Reynoso v. Selsky, 292 Fed. Appx. 120, 122, 2008 WL 4162921, 1 (2d Cir. Sept. 10, 2008). The remainder of this Court's decision was affirmed, and only the claim against Correction Officer Held was remanded for further consideration. Id. at 5. The Court held a video conference with Plaintiff and defense counsel on March 30, 2009, where settlement was discussed, and subsequently issued a new scheduling order, requiring, inter alia, that motions be due by June 30, 2009. That due date was extended by the Court on May 7, July 13, August 3, September 30 and October 29, 2009, all at Defendants' request.

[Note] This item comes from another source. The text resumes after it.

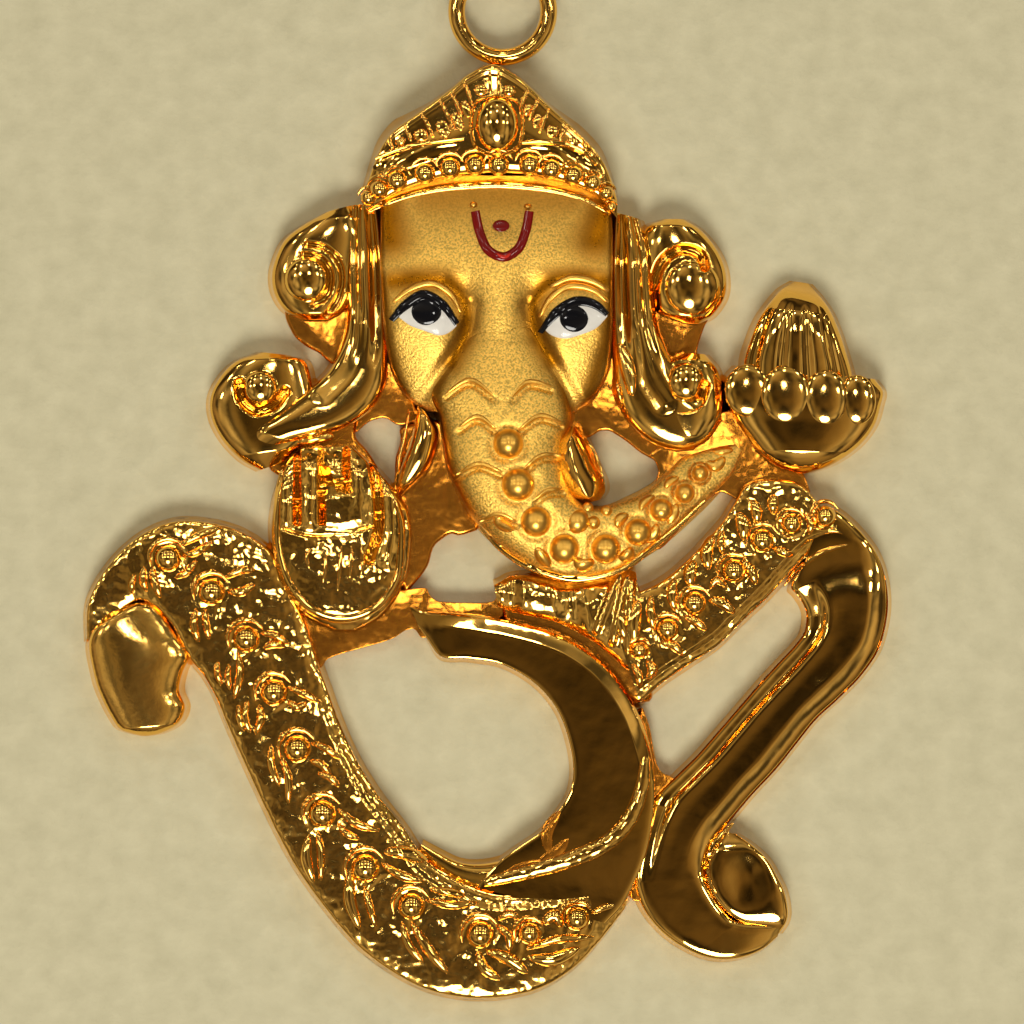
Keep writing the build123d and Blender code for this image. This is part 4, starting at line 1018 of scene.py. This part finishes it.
web_gold = gold("web gold", (0.66, 0.26, 0.03), 0.2, (0.3, 0.004), (0.9, 0.05))
web_corners = {
    "web_left_curls": spots(-25.4, 16.6, -17, 17.2, -16.8, 10.3, -19.7, 11.1, -21, 12.1, -22.6, 12.7,
                            -24.1, 13.6, -25.2, 15.3),
    "web_right_curls": spots(20, 17.4, 28.9, 17, 26.9, 15.1, 25.7, 12.4, 26.2, 11.3, 20.7, 11.1),
    "web_left_cheek": spots(-15.8, 7.8, -13, 13.2, -9.3, 7.3, -8.6, 5.7, -11.2, 5.1, -12.9, 6,
                            -14.9, 5.6, -16.8, 4.2),
    "web_right_cheek": spots(13.5, 12.8, 18.7, 11.9, 23, 5.3, 22.2, 1.1, 20.6, 1.8, 18.7, 2.6, 17, 3.7,
                             15, 4.7, 13.8, 4.7, 12.4, 4, 8.8, 3.8, 9.6, 7.8),
    "web_left_ear": spots(-28.8, 2.8, -23.5, 6.9, -15.8, 8, -16.8, 4.2, -14.9, 2.7, -12.9, 0, -26.2, 0),
    "web_left_trunk": spots(-11.2, 5.1, -5.3, 6.1, -0.6, -4.6, -3.6, -5.4, -4.8, -5.1, -6.9, -6.3,
                            -7.6, -8.5, -11, -11.5, -11.8, 1.7, -10.9, 3.7),
    "web_treat": spots(19.5, 2.4, 23.2, 4.2, 30.5, 7.3, 39.1, 0.7, 40.1, -1.9, 31.8, -2.7, 30.3, -1.7,
                       28.5, -1, 24.9, -3.7, 20.6, -7.3, 18.7, -3.9, 21.1, 0.7, 20.6, 1.8),
    "web_hand": spots(-25.2, -15.3, -23.2, -11.3, -11.8, -10.7, -7.8, -10.2, -7.3, -11.1, -6.3, -11.7,
                      0.6, -11.8, 1.2, -10.7, 2, -13.4, -6.1, -14.4, -8.3, -15.3, -9.2, -14.2,
                      -10.4, -14.4, -12, -15.3, -20, -17, -20.7, -18, -22.2, -18.8),
    "web_neck": spots(1.1, -9, 8.8, -9, 17.2, -7.7, 19, -10.9, 20.7, -21.1, 18, -21.5, 12.8, -18.4,
                      7.6, -16.3, 2.1, -14.8),
    "web_fold": spots(18.7, -21.1, 20, -23.7, 20.5, -26.6, 21.3, -28, 23, -28.5, 26.2, -30.3,
                      26.2, -36.4, 19.5, -40.4, 17.2, -40.2, 18.2, -30.7),
}
# no two webs are quite as high, so that their tops never fall together where they overlap
for index, (web_name, corners) in enumerate(web_corners.items()):
    plate(web_name, corners, 22 + 0.3 * index)

# the scuffed patch at the arc's lower end, which the polishing wheel missed
scuffs = ((8.8, -31.6, 7.2, -33.7, 7.6, -36, 1.5), (9.8, -34.3, 8.3, -35.6, 6.1, -36.5, 1.5),
          (1.9, -37.6, 4.6, -37, 7.8, -36.5, 1.5))
leaf_piece("arc_scuff", web_gold, scuffs, 0.04, tops(arc), blunt=0.05, along=40, around=24)


# The eyes: white and black enamel, fired into shallow beds in the face, with a black lash line over
# each. Raised gold lids stand round them.
def mottle(tree, noise, colours, strength, depth):
    """Two colours that blend by a soft noise, which also lifts the surface, to a depth in mm."""
    place = add_node(tree, "TexCoord").outputs["Object"]
    spread = add_node(tree, "TexNoise", {**noise, "Vector": place}).outputs["Fac"]
    tone = add_node(tree, "Mix", {"A": (*colours[0], 1), "B": (*colours[1], 1), "Factor": spread},
                    data_type="RGBA")
    bump = add_node(tree, "Bump", {"Strength": strength, "Distance": depth * mm, "Height": spread})
    feed(tree, tree.nodes["Principled BSDF"],
         {"Base Color": tone.outputs["Result"], "Normal": bump.outputs["Normal"]})


def enamel(name, colour, roughness):
    """Glossy opaque enamel, a touch uneven where it pooled as it was fired."""
    material, tree, shader = new_material(name)
    feed(tree, shader, {"Roughness": roughness, "Specular IOR Level": 0.3, "Coat Weight": 0.1,
                        "Coat Roughness": 0.05})
    mottle(tree, {"Scale": 1 / (0.7 * mm)}, (colour, [part * 0.75 for part in colour]), 0.6, 0.01)
    return material


def add_inlay(bm, edges, proud, on):
    """A thin domed pool of enamel between two edges, let into the metal."""
    table = pairs(edges)

    def where(u, v):
        line = flow(table, u)
        turn = 2 * math.pi * v
        near, far = line[:, :2], line[:, 2:]
        place = (near + far) / 2 + (far - near) / 2 * np.cos(turn)[:, None]
        lift = np.sin(turn)
        thickness = np.where(lift > 0, proud * np.abs(lift) ** 0.6, -0.08)
        return np.column_stack([place, on(place) + thickness * mm])

    add_shell(bm, 40, 28, where)


def oval(across, up, width, length):
    """The rows of edges of an oval pool."""
    rows = []
    for turn in np.radians(np.linspace(4, 176, 15)):
        start = across - width / 2 * math.cos(turn)
        rise = length / 2 * math.sin(turn) * size.x / size.y
        rows.append((start, up + rise, start, up - rise))
    return rows


white_enamel = enamel("white enamel", (0.82, 0.80, 0.74), 0.2)
black_enamel = enamel("black enamel", (0.006, 0.006, 0.008), 0.07)
face_top = tops(face, trunk)
left_white = [
    (-11.2, 15.8, -11.2, 15.5), (-10.1, 16.5, -9.8, 14.7), (-8.1, 17.2, -7.8, 14.1),
    (-6, 16.5, -6, 13.7), (-4.6, 15.5, -4.7, 14.1), (-4, 14.9, -4, 14.6),
]
right_white = [
    (6.8, 14.6, 6.8, 14.3), (7.9, 15.7, 7.8, 13.7), (9.4, 16.5, 9.3, 13.4), (11.4, 16.9, 11.5, 13.8),
    (13.4, 16.4, 13.4, 14.5), (14.6, 15.7, 14.6, 15.5),
]
left_lash = [
    (-12.4, 15.3, -11.7, 15), (-10.5, 17.1, -9.9, 16.2), (-8.1, 18.1, -8.1, 17),
    (-5.6, 17.2, -6.1, 16.3), (-3.6, 15, -4.3, 14.6),
]
right_lash = [
    (6, 14.1, 6.6, 13.9), (8.1, 16.4, 8.7, 15.4), (11.3, 17.5, 11.3, 16.5), (13.5, 17, 13, 16.2),
    (14.9, 15.9, 14.3, 15.5),
]
for side, white_edges, lash_edges, pupil in (
        ("left", left_white, left_lash, oval(-7.7, 16, 3.7, 3.7)),
        ("right", right_white, right_lash, oval(10.5, 15.3, 3.5, 3.5))):
    bm = bmesh.new()
    add_inlay(bm, white_edges, 0.1, face_top)
    finished(f"eye_white_{side}", bm, white_enamel, node=f"eye_white_{side}")
    bm = bmesh.new()
    add_inlay(bm, lash_edges, 0.14, face_top)
    add_inlay(bm, pupil, 0.15, face_top)
    finished(f"eye_black_{side}", bm, black_enamel, node=f"eye_black_{side}")
lids = ((-11.9, 16.9, -9.6, 18.2, -7.1, 18.7, -4.6, 17.6, -3.5, 16, 0.9),
        (6.2, 15.5, 7.6, 17.3, 9.8, 18.4, 12.8, 18.1, 14.8, 16.9, 0.9),
        (7.6, 18.4, 10.1, 19.2, 12.8, 18.9, 14.8, 18, 0.9))
leaf_piece("lids", satin_gold, lids, 0.13, face_top, blunt=0.3, along=40)


# The mark on the forehead: a U and a dot in glossy red enamel, fired on the gold like the eyes, and
# brighter where it pooled. Two small gold drops stand at its tips.
red_enamel = enamel("red enamel", (0.19, 0.003, 0.002), 0.16)
bm = bmesh.new()
add_leaf(bm, spots(-1.7, 25.6, -1.1, 23.5, 0, 21.8, 1.9, 21.2, 3.5, 21.9, 4.5, 23.6, 5, 25.6), 1.2,
         0.09, face_top, blunt=0.9, along=60)
finished("forehead_mark", bm, red_enamel, node="forehead_mark")
bright_enamel = enamel("bright red enamel", (0.62, 0.03, 0.015), 0.16)
bm = bmesh.new()
add_leaf(bm, spots(0.5, 21.7, 1.9, 21.2, 3.2, 21.8), 0.7, 0.11, face_top, blunt=0.3)
finished("forehead_mark_pool", bm, bright_enamel, node="forehead_mark")
bm = bmesh.new()
add_inlay(bm, oval(1.5, 24.2, 2.1, 1.5), 0.08, face_top)
finished("forehead_dot", bm, red_enamel, node="forehead_dot")
bm = bmesh.new()
add_drop(bm, -1.9, 26.2, 1.1, 0.9, 0.12, face_top)
add_drop(bm, 4.8, 26, 1.1, 0.9, 0.12, face_top)
finished("mark_tips", bm, satin_gold)


# The table that the pendant lies on: a plain pale surface with a short soft nap. The pendant isn't
# fixed to it.
bm = bmesh.new()
bmesh.ops.create_grid(bm, x_segments=1, y_segments=1, size=0.6)
floor_mesh = bpy.data.meshes.new("floor")
bm.to_mesh(floor_mesh)
bm.free()
floor = bpy.data.objects.new("floor", floor_mesh)
bpy.context.scene.collection.objects.link(floor)
nap, tree, shader = new_material("pale nap")
feed(tree, shader, {"Roughness": 0.95})
mottle(tree, {"Scale": 900, "Detail": 4}, ((0.46, 0.43, 0.28), (0.64, 0.60, 0.41)), 0.5, 0.3)
floor_mesh.materials.append(nap)


# Studio light: a dim warm room with lighter patches, a wide bank of small lamps overhead and one
# larger soft lamp in front.
world = bpy.data.worlds.new("room")
bpy.context.scene.world = world
world.use_nodes = True
tree = world.node_tree
place = add_node(tree, "TexCoord").outputs["Generated"]
noise = add_node(tree, "TexNoise", {"Scale": 2.6, "Detail": 1.0, "Vector": place})
patches = add_node(tree, "MapRange", {"From Min": 0.38, "From Max": 0.62, "To Min": 0.15, "To Max": 1.2,
                                      "Value": noise.outputs["Fac"]})
height = add_node(tree, "SeparateXYZ", {"Vector": place}).outputs["Z"]
tone = add_node(tree, "ValToRGB", {"Fac": height})
ramp = tone.color_ramp.elements
ramp[0].color = (0.10, 0.07, 0.04, 1)
ramp[1].color = (0.12, 0.083, 0.042, 1)
for position, colour in ((0.45, (0.26, 0.20, 0.13, 1)), (0.80, (0.50, 0.44, 0.34, 1)),
                         (0.93, (0.26, 0.20, 0.12, 1)), (0.985, (0.13, 0.09, 0.045, 1))):
    ramp.new(position).color = colour
feed(tree, tree.nodes["Background"], {"Color": tone.outputs["Color"],
                                      "Strength": patches.outputs["Result"]})


def lamp(name, place, width, power):
    """A round soft lamp that faces the pendant."""
    light = bpy.data.lights.new(name, "AREA")
    light.shape = "DISK"
    light.size = width
    light.energy = power
    light.color = (1.0, 0.96, 0.88)
    holder = bpy.data.objects.new(name, light)
    holder.location = place
    holder.rotation_euler = Vector(place).to_track_quat("Z", "Y").to_euler()
    bpy.context.scene.collection.objects.link(holder)


lamp_height = 0.5
lamp("soft lamp", (0.0, -0.32, lamp_height), 0.22, 2.3)
for row, (back, spread) in enumerate(((0.09, 0.24), (0.38, 0.30), (0.85, 0.42))):
    for column in range(5):
        lamp(f"small lamp {row} {column}", ((column - 2) * spread, back, lamp_height), 0.05, 0.14)


# The camera looks straight down on the pendant from well above, so that the ring's far side is cut
# by the top edge, as the picture has it.
view_height = 0.45
view_centre = (0.000975, -0.001367)
# the picture is 1024 points wide, and each covers 0.0424 mm of the table
view_width = 1024 * 0.0424 * mm
camera_data = bpy.data.cameras.new("camera")
camera_data.sensor_fit = "HORIZONTAL"
camera_data.angle = 2 * math.atan(view_width / 2 / view_height)
camera = bpy.data.objects.new("camera", camera_data)
camera.location = (*view_centre, view_height)
bpy.context.scene.collection.objects.link(camera)
bpy.context.scene.camera = camera
bpy.context.scene.view_settings.view_transform = "Standard"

On December 7, 2009, Plaintiff filed a notice of interlocutory appeal from this Court's Decision and Order (Docket No. 73) denying reconsideration of the Court's original Decision and Order (Docket No. 53) granting summary judgment to Defendants and denying Plaintiff's cross-motion for summary judgment. The appeal is still pending. On February 19, 2010, the Court entered a Letter Order (Docket No. 79) granting Defendants' request for a further extension of the motion schedule, requiring Defendant's response to Plaintiff's motion for summary judgment (Docket No. 74) not later than sixty days following the Second Circuit's decision on the interlocutory appeal, and staying consideration of Plaintiff's pending motion. On March 3, 2010, Plaintiff filed what the Clerk termed as "Plaintiff's Objections to Order re: 79, Request for Judgment Under Rule 11 and Recusal of the Judge" (Docket No. 80).


Interlocutory Appeal

Normally, the filing of a Notice of Appeal from a final judgment automatically stays the case in the district court. New York State Nat. Organization for Women v. Terry, 886 F.2d 1339, 1350 (2d Cir. 1989). However, as with the situation here, Congress permits, as an exception to the general rule, an immediate appeal from an interlocutory order that either grants or denies a preliminary injunction. In such case the matter does not leave the district court, but proceeds there on the merits, unless otherwise ordered. Ex parte National Enameling & Stamping Co., 201 U.S. 156, 162 (1906); Thomas v. Board of Educ., Granville Central School Dist., 607 F.2d 1043, 1047 n. 7 (2d Cir. 1979), cert. denied, 444 U.S. 1081 (1980). Further, we have held that the filing of a notice of appeal only divests the district court of jurisdiction respecting the questions raised and decided in the order that is on appeal. See Compania Espanola de Petroleos, S.A. v. Nereus Shipping, S.A., 527 F.2d 966, 972-73 (2d Cir. 1975) (settled rule depriving district court of jurisdiction during appeal inapplicable where two independent proceedings involved), cert. denied, 426 U.S. 936 (1976); 9 Moore's Federal Practice ¶ 203.11 at 3-54 (2d ed. 1989).